# Task requirements:
The exercise asks for every line of the data to be reproduced exactly.

# Material provided:
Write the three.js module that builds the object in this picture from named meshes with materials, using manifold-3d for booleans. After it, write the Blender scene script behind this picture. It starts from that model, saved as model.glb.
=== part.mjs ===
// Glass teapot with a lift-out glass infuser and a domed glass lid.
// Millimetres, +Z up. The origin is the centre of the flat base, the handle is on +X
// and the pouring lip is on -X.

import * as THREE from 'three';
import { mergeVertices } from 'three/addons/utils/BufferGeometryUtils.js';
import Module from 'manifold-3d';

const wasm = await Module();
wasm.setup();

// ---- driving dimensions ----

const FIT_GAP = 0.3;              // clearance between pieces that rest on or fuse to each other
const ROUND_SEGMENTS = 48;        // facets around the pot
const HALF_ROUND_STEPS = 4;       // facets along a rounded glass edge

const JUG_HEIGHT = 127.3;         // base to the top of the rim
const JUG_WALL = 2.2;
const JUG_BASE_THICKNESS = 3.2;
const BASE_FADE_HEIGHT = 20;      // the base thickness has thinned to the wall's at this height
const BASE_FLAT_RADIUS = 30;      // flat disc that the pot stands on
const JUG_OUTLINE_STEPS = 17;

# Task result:
Write the three.js module that builds the object in this picture from named meshes with materials, using manifold-3d for booleans. After it, write the Blender scene script behind this picture. It starts from that model, saved as model.glb.
=== part.mjs ===
// Glass teapot with a lift-out glass infuser and a domed glass lid.
// Millimetres, +Z up. The origin is the centre of the flat base, the handle is on +X
// and the pouring lip is on -X.

import * as THREE from 'three';
import { mergeVertices } from 'three/addons/utils/BufferGeometryUtils.js';
import Module from 'manifold-3d';

const wasm = await Module();
wasm.setup();

// ---- driving dimensions ----

const FIT_GAP = 0.3;              // clearance between pieces that rest on or fuse to each other
const ROUND_SEGMENTS = 48;        // facets around the pot
const HALF_ROUND_STEPS = 4;       // facets along a rounded glass edge

const JUG_HEIGHT = 127.3;         // base to the top of the rim
const JUG_WALL = 2.2;
const JUG_BASE_THICKNESS = 3.2;
const BASE_FADE_HEIGHT = 20;      // the base thickness has thinned to the wall's at this height
const BASE_FLAT_RADIUS = 30;      // flat disc that the pot stands on
const JUG_OUTLINE_STEPS = 17;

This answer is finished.